In the listing below, find the line with "from X by turn.", then repeat exactly every line from the top through that one.

> [Extracted material]:
--

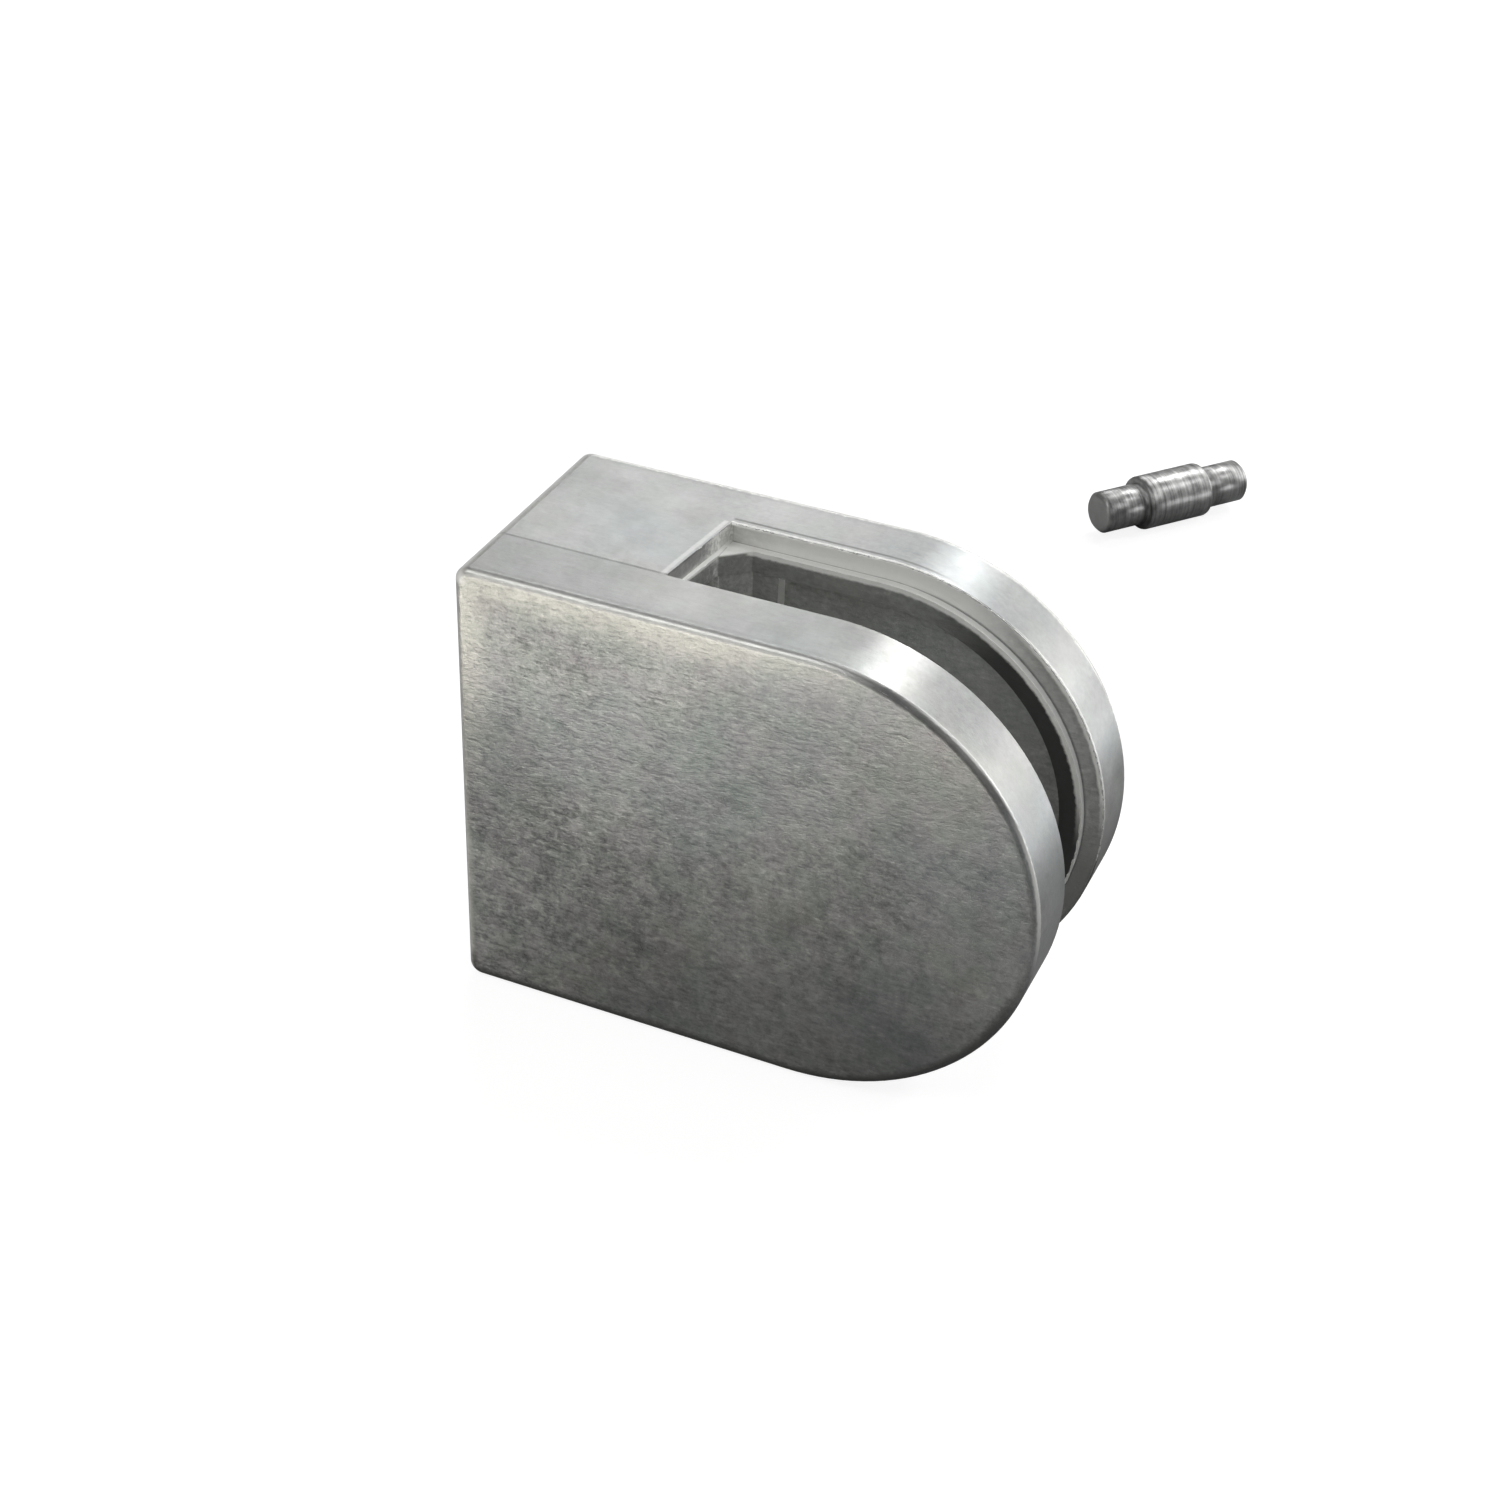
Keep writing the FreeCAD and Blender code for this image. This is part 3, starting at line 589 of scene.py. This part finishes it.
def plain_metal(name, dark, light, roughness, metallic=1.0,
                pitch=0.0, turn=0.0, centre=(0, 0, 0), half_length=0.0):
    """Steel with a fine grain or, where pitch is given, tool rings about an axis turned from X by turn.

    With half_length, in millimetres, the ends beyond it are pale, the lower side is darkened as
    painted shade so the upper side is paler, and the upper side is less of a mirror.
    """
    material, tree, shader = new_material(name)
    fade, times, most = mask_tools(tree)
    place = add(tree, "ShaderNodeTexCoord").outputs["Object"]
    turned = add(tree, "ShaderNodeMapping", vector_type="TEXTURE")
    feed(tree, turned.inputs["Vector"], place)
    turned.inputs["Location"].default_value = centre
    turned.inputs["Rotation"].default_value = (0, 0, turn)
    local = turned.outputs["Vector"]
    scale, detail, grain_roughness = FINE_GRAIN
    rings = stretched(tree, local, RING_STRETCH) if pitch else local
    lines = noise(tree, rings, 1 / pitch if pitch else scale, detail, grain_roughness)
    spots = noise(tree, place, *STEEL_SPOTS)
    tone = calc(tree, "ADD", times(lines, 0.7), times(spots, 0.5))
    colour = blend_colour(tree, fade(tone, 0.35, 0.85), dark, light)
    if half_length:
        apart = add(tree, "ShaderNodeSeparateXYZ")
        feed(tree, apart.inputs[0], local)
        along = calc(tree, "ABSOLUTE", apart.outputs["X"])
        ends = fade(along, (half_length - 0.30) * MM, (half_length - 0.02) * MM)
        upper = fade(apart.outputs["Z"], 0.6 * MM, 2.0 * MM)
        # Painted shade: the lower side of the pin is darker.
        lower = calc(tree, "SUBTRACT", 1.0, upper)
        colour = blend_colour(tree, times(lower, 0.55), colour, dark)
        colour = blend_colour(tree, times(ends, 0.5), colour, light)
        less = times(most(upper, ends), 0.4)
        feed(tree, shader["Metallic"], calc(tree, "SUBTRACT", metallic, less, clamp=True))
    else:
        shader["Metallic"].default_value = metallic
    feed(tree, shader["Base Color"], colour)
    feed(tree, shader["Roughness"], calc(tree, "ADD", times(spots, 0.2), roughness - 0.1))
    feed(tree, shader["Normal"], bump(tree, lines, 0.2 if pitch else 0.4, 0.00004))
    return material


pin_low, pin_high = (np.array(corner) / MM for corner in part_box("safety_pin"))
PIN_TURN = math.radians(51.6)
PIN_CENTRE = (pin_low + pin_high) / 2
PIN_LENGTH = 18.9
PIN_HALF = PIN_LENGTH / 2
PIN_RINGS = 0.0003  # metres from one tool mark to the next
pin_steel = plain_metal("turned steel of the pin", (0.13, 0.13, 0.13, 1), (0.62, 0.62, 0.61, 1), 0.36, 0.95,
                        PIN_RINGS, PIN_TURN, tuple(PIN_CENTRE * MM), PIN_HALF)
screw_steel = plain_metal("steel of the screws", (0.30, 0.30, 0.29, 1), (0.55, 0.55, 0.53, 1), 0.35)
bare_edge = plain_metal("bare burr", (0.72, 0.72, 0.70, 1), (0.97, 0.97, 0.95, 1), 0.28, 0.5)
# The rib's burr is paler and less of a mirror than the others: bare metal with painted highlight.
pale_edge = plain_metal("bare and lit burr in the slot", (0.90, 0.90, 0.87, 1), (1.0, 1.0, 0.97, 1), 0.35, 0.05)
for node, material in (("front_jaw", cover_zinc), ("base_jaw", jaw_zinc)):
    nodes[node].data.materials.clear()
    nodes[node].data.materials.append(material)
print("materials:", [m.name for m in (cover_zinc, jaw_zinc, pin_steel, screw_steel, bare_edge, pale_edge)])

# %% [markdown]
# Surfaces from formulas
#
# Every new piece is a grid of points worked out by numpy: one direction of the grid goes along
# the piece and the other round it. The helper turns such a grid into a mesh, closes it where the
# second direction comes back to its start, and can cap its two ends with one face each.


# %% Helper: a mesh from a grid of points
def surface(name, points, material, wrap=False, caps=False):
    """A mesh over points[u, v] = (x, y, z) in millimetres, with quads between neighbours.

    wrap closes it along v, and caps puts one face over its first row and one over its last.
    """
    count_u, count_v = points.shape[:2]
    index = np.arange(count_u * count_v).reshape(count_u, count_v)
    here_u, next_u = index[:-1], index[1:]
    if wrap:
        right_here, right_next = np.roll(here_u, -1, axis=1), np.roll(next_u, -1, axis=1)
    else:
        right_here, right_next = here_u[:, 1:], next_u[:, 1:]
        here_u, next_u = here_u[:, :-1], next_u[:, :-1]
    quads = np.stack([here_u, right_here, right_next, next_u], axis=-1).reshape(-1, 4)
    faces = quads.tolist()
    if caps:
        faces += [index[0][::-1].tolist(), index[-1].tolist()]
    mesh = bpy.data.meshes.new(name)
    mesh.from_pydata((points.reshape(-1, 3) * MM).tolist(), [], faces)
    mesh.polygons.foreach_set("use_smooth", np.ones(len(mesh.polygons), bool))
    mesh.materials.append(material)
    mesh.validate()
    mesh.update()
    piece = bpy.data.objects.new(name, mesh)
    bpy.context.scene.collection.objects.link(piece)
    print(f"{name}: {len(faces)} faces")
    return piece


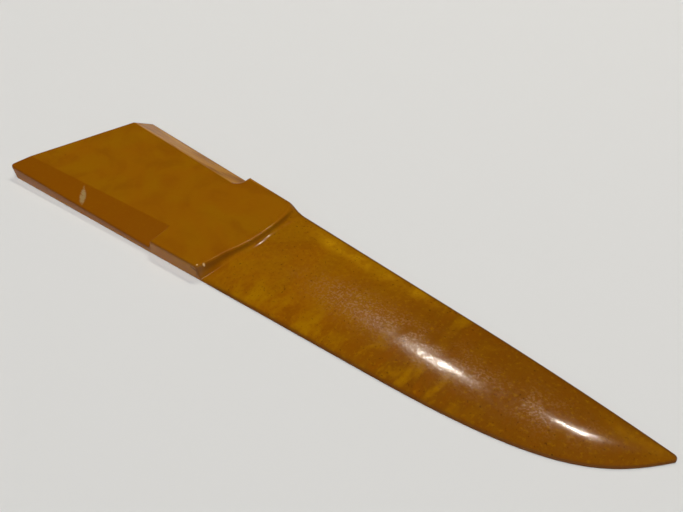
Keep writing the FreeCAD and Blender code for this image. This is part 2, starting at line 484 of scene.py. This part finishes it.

--

> [Completed exercise]:
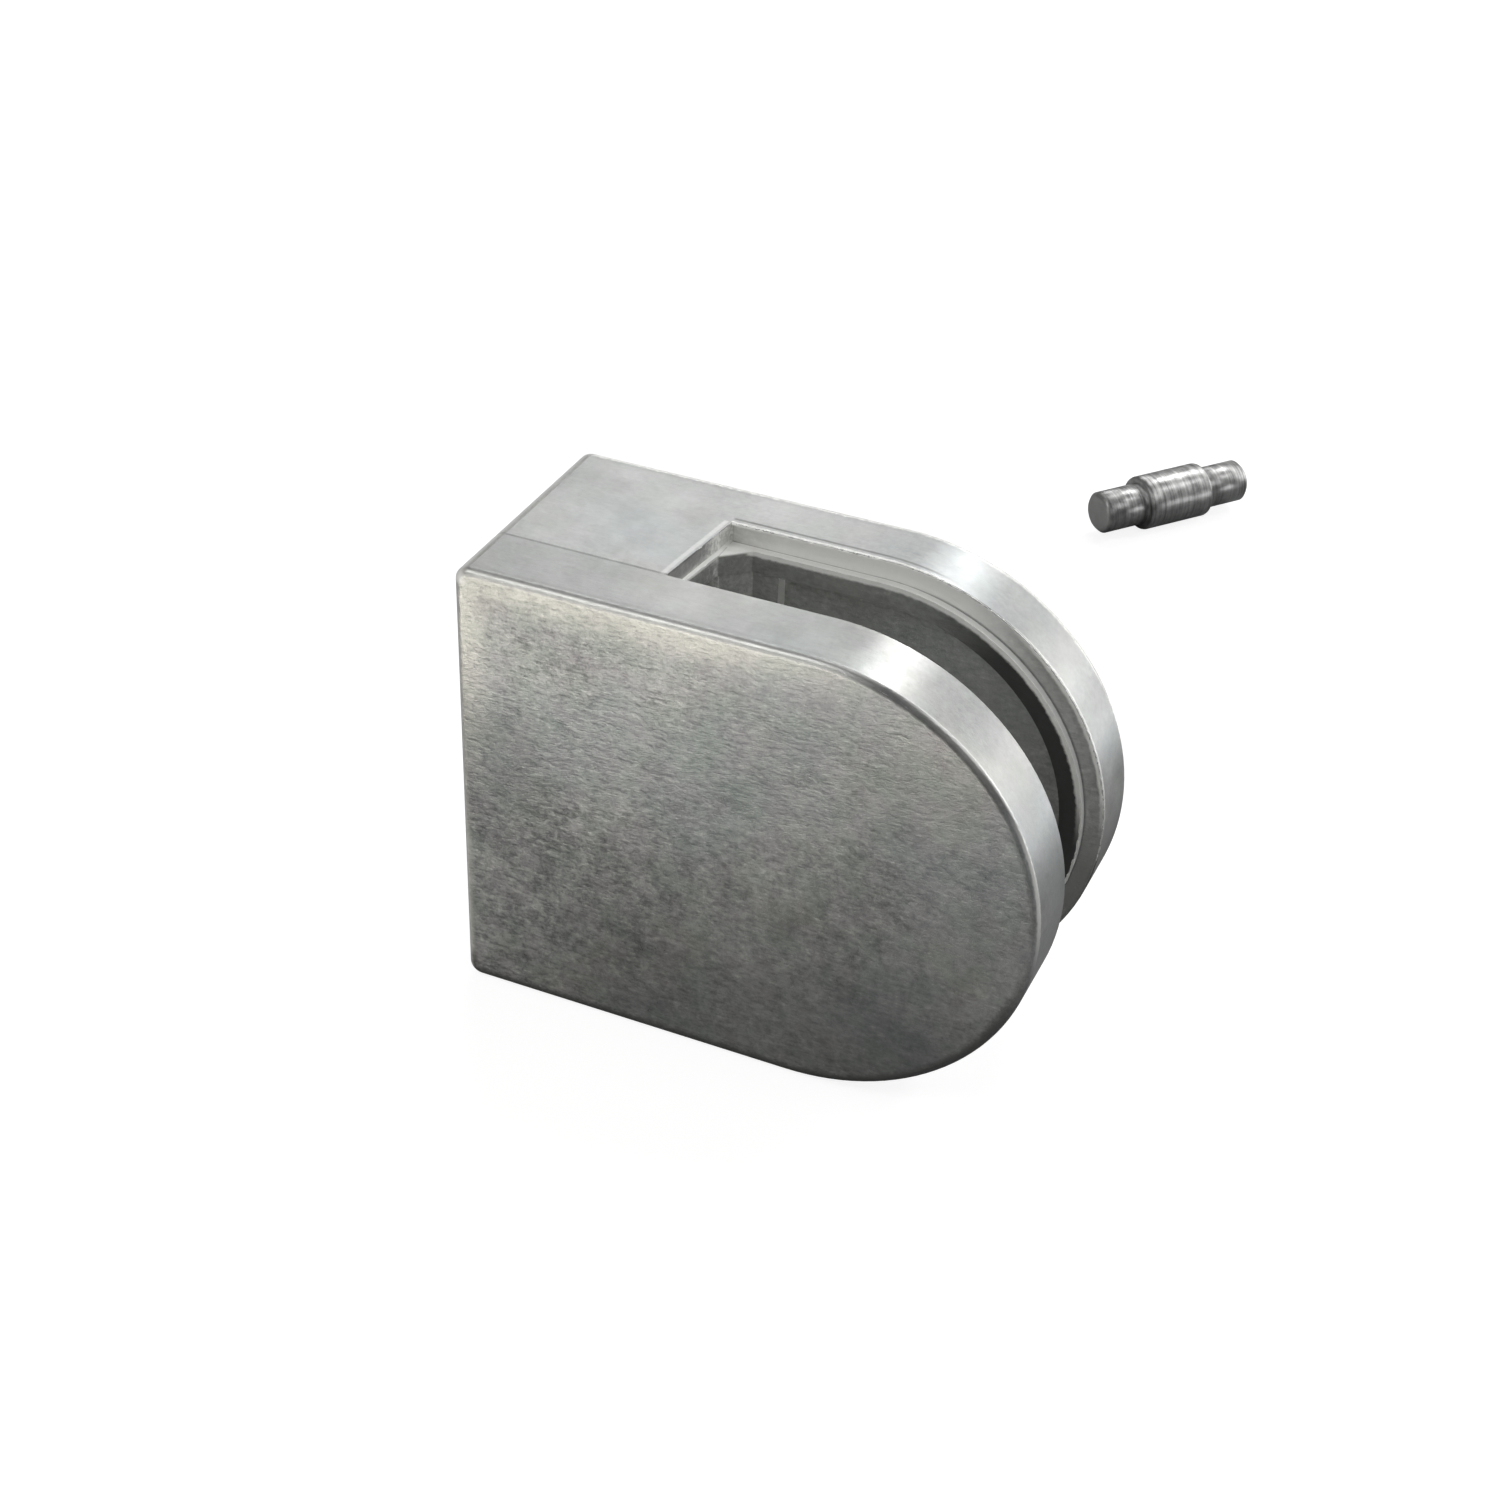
Keep writing the FreeCAD and Blender code for this image. This is part 3, starting at line 589 of scene.py. This part finishes it.
def plain_metal(name, dark, light, roughness, metallic=1.0,
                pitch=0.0, turn=0.0, centre=(0, 0, 0), half_length=0.0):
    """Steel with a fine grain or, where pitch is given, tool rings about an axis turned from X by turn.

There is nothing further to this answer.